2020 wasn’t good to education — NUT, NANS, NAPTAN, NAPPS –

Stakeholders in education sector demand improved budgetting to address challenges

FG fulfillled barely 2% of its promises — NAPPS
Billions lost in income, salaries

By Adesina Wahab

VARIOUS stakehoders in the education sector in the country have said year 2020 was not good to the sector, saying it negatively affected the fortunes of education in Nigeria.

Some of them even prayed that the nation should not experience such a year again going by the devastating effects of happenings in the year on education in the country..

The stakehoders, who spoke to Vanguard, listed the outbreak of Coronavirus disease in the country, kidnap of students, industrial actions by trade groups in the sector among others as factors that made 2020 memorable in a negative way.

It was also found out that billions of naira was lost in income by private school owners, while government also paid teachers in its employ billions of naira in salaries while schools were shut down and when little teaching and learning went on.

We were hard hit — School owners

School owners in the country, under the aegis of the National Association of Proprietors of Private Schools, NAPPS, said the year was bad for business for them.

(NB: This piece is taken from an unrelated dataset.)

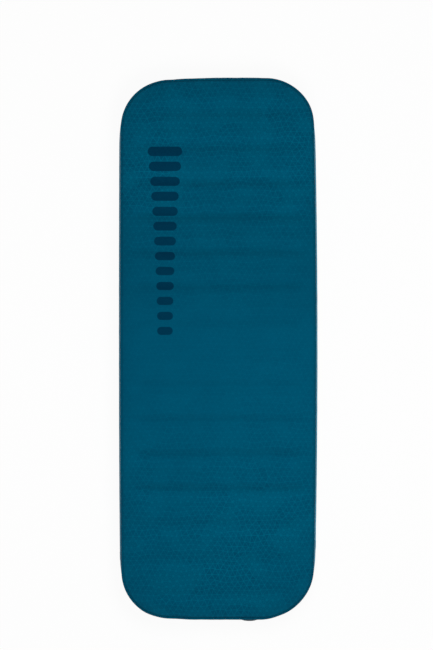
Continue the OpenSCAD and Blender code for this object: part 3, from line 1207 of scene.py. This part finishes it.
shade = times(tree, shade, times_plus(tree, painted_broad_shade, -0.085, 1.0))
shade = times(tree, shade, sealed["Shade"])
# Painted shade: at the head and the foot the seal band is painted a further 14 % darker, for the
# shade in the crease of the seam.
painted_end_seam_shade = times(tree, sealed["Band"], ramp(tree, calc(tree, "ABSOLUTE", parts[1]), 0.78, 0.88))
shade = times(tree, shade, times_plus(tree, painted_end_seam_shade, -0.14, 1.0))
paint(tree, shader, inked, shade)
rough = times_plus(tree, use_marks["Rub"], -0.08, 0.62)
tree.links.new(times_plus(tree, sealed["Band"], -0.14, rough), shader.inputs["Roughness"])
raised = times_plus(tree, lattice["Lines"], 0.4, plus(tree, cloth["Height"], sealed["Ribs"]))
relief(tree, shader, raised, 0.5, 0.0002)
wear(top_fabric, top_panel)

# %% [markdown]
# The wall and its tapes are a closer, smoother weave of nearly the same teal.

# %% Wall fabric
def wall_finish(name, colour, threads):
    material, tree, shader, place = finish(
        name,
        Sheen_Weight=0.45, Sheen_Roughness=0.35, Sheen_Tint=(0.0, 0.6, 0.9, 1),
        Specular_IOR_Level=0.14, Specular_Tint=(0.02, 0.6, 0.9, 1),
    )
    cloth = use(tree, weave, Vector=place, Threads=threads)
    marks = use(tree, handling, Vector=place, Broad=14.0, Small=90.0, Amount=0.14)
    height = split(tree, place)[2]
    to_rim = minus(tree, seam_z / 2, calc(tree, "ABSOLUTE", minus(tree, height, seam_z / 2)))
    sealed = use(tree, seal_band, Vector=place, Distance=to_rim, Width=0.0095)
    shade = times(tree, cloth["Shade"], marks["Shade"])
    shade = times(tree, shade, sealed["Shade"])
    paint(tree, shader, colour, shade)
    rough = times_plus(tree, marks["Rub"], -0.1, 0.55)
    tree.links.new(times_plus(tree, sealed["Band"], -0.14, rough), shader.inputs["Roughness"])
    relief(tree, shader, plus(tree, cloth["Height"], sealed["Ribs"]), 0.5, 0.00018)
    return material


wall_fabric = wall_finish("wall_fabric_teal_weave", (0.0, 0.088, 0.158), 1100.0)
tape_fabric = wall_finish("join_tape_teal", (0.0, 0.078, 0.142), 1400.0)
# The weld cord is a darker teal. This is partly the melted fabric's own colour and partly painted
# shade of the crease along the seam.
weld_fabric_and_crease_shade = wall_finish("weld_edge_teal", (0.0, 0.040, 0.080), 1400.0)
wear(wall_fabric, wall_head, wall_foot)
wear(tape_fabric, *tapes)
wear(weld_fabric_and_crease_shade, *welds)

# %% [markdown]
# The base is a dark slate fabric. Small dots of clear grip are printed on it in staggered rows.

# %% Base fabric
base_fabric, tree, shader, place = finish(
    "base_fabric_slate", Sheen_Weight=0.05, Sheen_Roughness=0.4, Specular_IOR_Level=0.35
)
cloth = use(tree, weave, Vector=place, Threads=800.0)
marks = use(tree, handling, Vector=place, Broad=7.0, Small=70.0, Amount=0.22)
parts = split(tree, place)
dot_pitch = 0.012
row = calc(tree, "DIVIDE", parts[1], dot_pitch * math.sqrt(3) / 2)
row_index = calc(tree, "ROUND", row)
column = plus(tree, calc(tree, "DIVIDE", parts[0], dot_pitch), times(tree, row_index, 0.5))
dx = times(tree, minus(tree, column, calc(tree, "ROUND", column)), dot_pitch)
dy = times(tree, minus(tree, row, row_index), dot_pitch * math.sqrt(3) / 2)
to_dot = calc(tree, "SQRT", plus(tree, times(tree, dx, dx), times(tree, dy, dy)))
dots = fall(tree, to_dot, 0.0012, 0.0017)
ground = blend(tree, times(tree, dots, 0.7), (0.030, 0.036, 0.042, 1), (0.060, 0.072, 0.080, 1))
shade = times(tree, cloth["Shade"], marks["Shade"])
paint(tree, shader, ground, shade)
tree.links.new(times_plus(tree, dots, -0.25, 0.68), shader.inputs["Roughness"])
relief(tree, shader, times_plus(tree, dots, 1.5, cloth["Height"]), 0.6, 0.0002)
wear(base_fabric, base_panel)

# %% [markdown]
# Foam is a mass of open cells. Voronoi cells of two sizes give the pores: pits with painted shade.

# %% Foam
foam_finish, tree, shader, place = finish("foam_open_cell", Specular_IOR_Level=0.2)
pores = add(tree, "TexVoronoi", {"feature": "F1"}, Vector=place, Scale=900.0).outputs["Distance"]
big = add(tree, "TexVoronoi", {"feature": "F1"}, Vector=place, Scale=380.0).outputs["Distance"]
pit = times(tree, ramp(tree, pores, 0.1, 0.55), ramp(tree, big, 0.05, 0.4))
marks = use(tree, handling, Vector=place, Broad=9.0, Small=120.0, Amount=0.1)
# Painted shade: the pores are painted a darker yellow than the cell walls around them.
tone = blend(tree, pit, (0.55, 0.47, 0.28, 1), (0.80, 0.73, 0.52, 1))
paint(tree, shader, tone, marks["Shade"])
tree.links.new(times_plus(tree, pit, 0.1, 0.85), shader.inputs["Roughness"])
relief(tree, shader, pit, 0.8, 0.0008)
wear(foam_finish, foam)

# %% [markdown]
# The valve is moulded plastic with a fine spark-eroded grain, and a few soft rubber pieces. One
# recipe makes them all, with its own colour, gloss and grain for each.

# %% Plastics, rubber, silicone, mesh and steel
def moulded(name, colour, rough, grain, depth, rim, **constants):
    material, tree, shader, place = finish(name, **constants)
    marks = use(tree, handling, Vector=place, Broad=60.0, Small=400.0, Amount=0.24)
    fine = noise_in(tree, place, grain, 3.0)
    worn = use(tree, rim_wear, Vector=place, Radius=rim)["Worn"]
    pale = [0.7 * part + 0.05 for part in colour]
    edged = blend(tree, times(tree, worn, 0.6), (*colour, 1), (*pale, 1))
    paint(tree, shader, edged, marks["Shade"])
    gloss = times_plus(tree, marks["Rub"], -0.12, rough)
    tree.links.new(times_plus(tree, worn, -0.10, gloss), shader.inputs["Roughness"])
    relief(tree, shader, fine, 0.6, depth)
    return material


def rim_of(node):
    low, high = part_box(node)
    return (high.x - low.x) / 2


lip_rim = rim_of("valve_socket")
insert_rim = rim_of("insert_ring")
finishes = {
    "valve_plastic": moulded(
        "valve_plastic_petrol", (0.004, 0.040, 0.066), 0.45, 2500.0, 0.00006, lip_rim
    ),
    "insert_plastic": moulded(
        "insert_plastic_dark", (0.012, 0.018, 0.024), 0.40, 3000.0, 0.00005, insert_rim
    ),
    "button_plastic": moulded(
        "button_plastic_orange", (0.75, 0.16, 0.015), 0.38, 2500.0, 0.00004, rim_of("flap_button")
    ),
    "silicone": moulded(
        "silicone_milky", (0.52, 0.54, 0.55), 0.35, 900.0, 0.00003, rim_of("one_way_flap"),
        Subsurface_Weight=0.15,
    ),
    "seal_rubber": moulded(
        "seal_rubber_black", (0.010, 0.010, 0.011), 0.60, 1500.0, 0.00005, insert_rim
    ),
    "soft_flange": moulded(
        "soft_flange_teal", (0.0, 0.060, 0.110), 0.50, 1200.0, 0.00008, rim_of("valve_flange")
    ),
    "pin_steel": moulded(
        "pin_steel_brushed", (0.60, 0.60, 0.58), 0.28, 2000.0, 0.00002, insert_rim, Metallic=1.0
    ),
    "patch_fabric": wall_finish("patch_fabric_teal", (0.0, 0.068, 0.128), 1300.0),
    "mesh_fabric": wall_finish("mesh_fabric_grey", (0.20, 0.22, 0.23), 2200.0),
}
for node in [*frame["nodes"].values(), *rounded_pieces]:
    for place_in_node in node.material_slots:
        if place_in_node.material and place_in_node.material.name in finishes:
            place_in_node.material = finishes[place_in_node.material.name]

# %% [markdown]
# ## Light, floor and camera
#
# The pad lies on a plain white floor under soft light. One large round lamp hangs low over the
# pad, a little to the right of its middle, so that the slopes of the ripples that face the middle
# are a little brighter. Its light doesn't fade with distance, and the camera doesn't see it. The
# world gives the rest, and more of it from near the horizon. The floor looks white to the camera
# and to reflections, and keeps a faint shadow.

# %% World and floor
white_share = 0.95
floor_drop = 0.0005
scene = bpy.context.scene
scene.view_settings.view_transform = "Standard"
world = bpy.data.worlds.new("studio")
scene.world = world
world.use_nodes = True
tree = world.node_tree
tree.nodes.clear()
direction = add(tree, "TexCoord").outputs["Generated"]
rise = calc(tree, "ABSOLUTE", split(tree, direction)[2])
low_sky = fall(tree, rise, 0.05, 0.45)
sky_level = times_plus(tree, low_sky, 0.60, 0.27)
fill = add(tree, "Background", None, Color=(1, 1, 1, 1), Strength=sky_level).outputs[0]
white = add(tree, "Background", None, Color=(1, 1, 1, 1), Strength=1.0).outputs[0]
shown = add(tree, "MixShader", None, i0=plain_rays(tree), i1=fill, i2=white).outputs[0]
add(tree, "OutputWorld", None, Surface=shown)

bpy.ops.object.select_all(action="DESELECT")
bpy.ops.mesh.primitive_plane_add(size=60, location=(0, 0, -floor_drop))
floor = bpy.context.object
floor.name = "floor"
floor_finish = bpy.data.materials.new("floor_white")
floor_finish.use_nodes = True
tree = floor_finish.node_tree
tree.nodes.clear()
back = add(tree, "NewGeometry").outputs["Backfacing"]
lit = add(tree, "BsdfDiffuse", None, Color=(0.95, 0.95, 0.95, 1)).outputs[0]
glow = add(tree, "Emission", None, Color=(1, 1, 1, 1), Strength=1.0).outputs[0]
clear = add(tree, "BsdfTransparent").outputs[0]
glowing = times(tree, plain_rays(tree), white_share)
seen = add(tree, "MixShader", None, i0=glowing, i1=lit, i2=glow).outputs[0]
both = add(tree, "MixShader", None, i0=back, i1=seen, i2=clear).outputs[0]
add(tree, "OutputMaterial", None, Surface=both)
floor.data.materials.append(floor_finish)

# %% Lamp and camera
lamp_radius = 0.35
lamp_watts = 22.6
lamp_place = (0.25, -0.05, 1.35)
lamp_data = bpy.data.lights.new("soft_lamp", "POINT")
lamp_data.shadow_soft_size = lamp_radius
lamp_data.energy = lamp_watts
lamp_data.use_nodes = True
tree = lamp_data.node_tree
even = add(tree, "LightFalloff", None, Strength=1.0).outputs["Constant"]
tree.links.new(even, tree.nodes["Emission"].inputs["Strength"])
lamp = bpy.data.objects.new("soft_lamp", lamp_data)
lamp.location = lamp_place
lamp.visible_camera = False
scene.collection.objects.link(lamp)

view_height = 2.2009
camera_rise = 4.2
camera_x, camera_y = -0.0058, 0.0796
sensor_mm = 36
camera_data = bpy.data.cameras.new("camera")
camera_data.sensor_width = sensor_mm
camera_data.lens = sensor_mm * camera_rise / view_height
camera = bpy.data.objects.new("camera", camera_data)
camera.location = (camera_x, camera_y, camera_rise + valve_z)
scene.collection.objects.link(camera)
scene.camera = camera
print("lens:", round(camera_data.lens, 1), "mm")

Speaking through the National President, Otunba Yomi Otubela, he said the year started with hope and the inspiration to do great things before Coronavirus disease struck.

“As usual, at the beginning of the year, some of our members were planning to hold inter-house sports events, some had paid for souvenirs, stadia to use among others. Even we planned to hold our annual conference in Kaduna in March and flights had been booked, hotel reservations made, conference materials paid for and suddenly the first case of Coronavirus was recorded in late February. Subsequently, everything was put on hold and most of the funds already committed yet to be recovered and we are yet to know how to hold the conference.

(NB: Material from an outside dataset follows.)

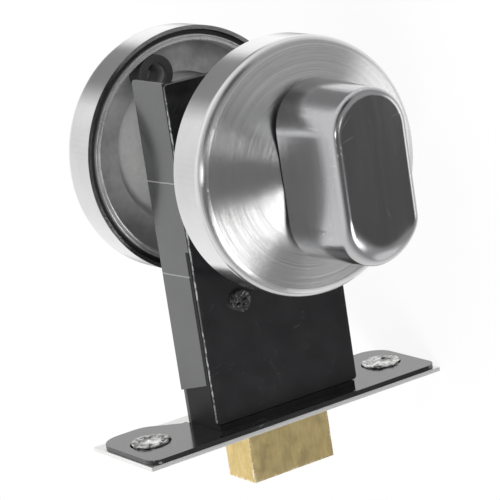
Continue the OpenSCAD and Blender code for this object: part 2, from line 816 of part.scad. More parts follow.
faceplate();
case_base();
case_band();
bolt_guide();
case_cover();
cover_screws();
case_pillars();
spring_posts();
detent_spring();
bolt_head();
bolt_tail();
bolt_rivets();
hub();
crank_pin();
hub_bushes();
spindle();
spindle_pin();
turn_knob();
knob_bush();
knob_washer();
knob_circlip();
turn_rose_cap();
turn_rose_liner();
turn_rose_base();
indicator_rose_cap();
indicator_rose_liner();
indicator_rose_base();
fixing_ferrules();
release_turn();
release_washer();
indicator_disc();
engaged_flag();
vacant_flag();
indicator_window();
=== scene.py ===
"""Looks of a toilet cubicle lock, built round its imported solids.

The lock keeps its own frame: the bolt throws towards -X, the knob faces -Y and +Z is up.
Each sub-assembly is a class that dresses its solids and models the pieces that replace them.
Lengths are in metres.
"""

import logging
import math
from dataclasses import dataclass, field
from enum import Enum
from typing import Callable, Optional, Protocol

import bpy
from mathutils import Matrix, Vector


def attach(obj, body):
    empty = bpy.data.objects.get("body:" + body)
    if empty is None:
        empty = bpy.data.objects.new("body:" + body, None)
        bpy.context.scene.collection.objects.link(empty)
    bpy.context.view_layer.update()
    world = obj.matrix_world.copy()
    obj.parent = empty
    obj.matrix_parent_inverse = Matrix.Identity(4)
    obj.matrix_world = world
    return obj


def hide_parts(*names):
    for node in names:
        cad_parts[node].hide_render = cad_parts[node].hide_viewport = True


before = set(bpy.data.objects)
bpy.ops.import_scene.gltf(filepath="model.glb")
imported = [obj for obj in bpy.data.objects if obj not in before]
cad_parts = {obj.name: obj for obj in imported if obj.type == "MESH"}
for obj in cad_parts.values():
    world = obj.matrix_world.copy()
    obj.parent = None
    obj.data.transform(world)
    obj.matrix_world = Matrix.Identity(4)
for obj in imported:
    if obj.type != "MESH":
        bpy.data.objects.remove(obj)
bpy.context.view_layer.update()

log = logging.getLogger("cubicle_lock")

SPINDLE_X = 0.0605

Socket = bpy.types.NodeSocket
Colour = tuple[float, float, float]
Vec3 = tuple[float, float, float]
Pair = tuple[float, float]


class Slot(Enum):
    """The record's material slots."""

    PLATE = "bright_plate"
    BLACK = "black_steel"
    BAND = "grey_band"
    COVER = "black_cover"
    SCREW = "black_screw"
    ZINC = "zinc_steel"
    SPRING = "spring_steel"
    BRASS = "bolt_brass"
    CAST = "cast_zinc"
    NYLON = "pale_nylon"
    KNOB = "knob_satin"
    ROSE = "rose_satin"
    PLASTIC = "black_plastic"
    DISC = "disc_steel"
    RED = "flag_red"
    GREEN = "flag_green"
    WINDOW = "window_clear"


class Body(Enum):
    """The bodies that pieces ride on."""

    LOCK = "lock"
    TURN = "turn_set"
    BOLT = "bolt_set"


# ---------------------------------------------------------------- material building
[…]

“At government level, in Lagos State for instance, the government kicked off its Eko Excel project for teachers, the closure of schools did not allow the teachers and students enjoy the programme as they would loved to during the year. Parents lost jobs and income and that translated to our members being owed huge sums of money that I cannot quantify now.

“The Federal Government promised to assist school owners and our teachers during the lockdown period. For the teachers, they promised to pay N30,000 stipend to 10 teachers per school for three months, as we talk, the few lucky ones that got the money only got for two months. The government fulfilled less than 2 percent of what it promised us.

“What is annoying about the situation is that there is no channel to get back to the government. No engagement from the side of the government, no one to hold responsible and that sows hopelessness into the system,” he said.

We don’t pray for such a year again —NUT

The Lagos State Chairman of the Nigeria Union or Teachers, NUT, Otunba Adesina Adedoyin, said the year was turbulent and prayed that the nation should not experience such a year again.

“It was a year full of hardship for many people and it effects on education were negative. It also posed serious health challenges and deaths in great numbers. The academic calendar was disrupted. Students were at home for months and the nation witnessed an increase in the number of out-of-school children.

“Teachers in private schools were badly hit. Those in public schools too did not enjoy being idle. They missed their classrooms. The virtual learning that was embarked upon could not adequately fill the gap. How many parents were able to buy smart phones for their children? Even when you have the smart phone, what about the cost of data and the unpredictable services by service providers? The year had bad effects on education in Nigeria,” he said.

It was horrible and terrible


The National President of the National Parent Teacher Association of Nigeria, NAPTAN, Haruna Danjuma, noted that the year 2020 was horrible and terrible as far as the education sector was concerned in Nigeria.

“It brought a lot of setback to education and the nation’s development because anything that affects education affects the development of the country. We had Coronavirus outbreak which led to schools being shut down. We had strike by the Academic Staff Union of Universities, ASUU, and we had the abduction of students too.

“But the year is gone. Have we learnt any lesson? As we speak now, the agreement between the government and ASUU that led to the suspension of the strike is on the brink of collapse. Government is yet to implement its own side of the bargain. We should not allow a repeat of such a terrible situation,” he opined.

Bad, but we can rediscover ourselves—NANS

The South-West Coordinator of the National Association of Nigerian Students, NANS, Kappo Olawale Samuel, said the year witnessed the disruption of academic calendar, closure of schools among others, but that it was also a period for some positive things.

“It was also a year for rediscovering ourselves. It was a year for learning and relearning. It was a unique year and one that could be the best for anyone who took his chances. I want us to look at the positive side too and see what we can make use of as individuals and society,” he stated.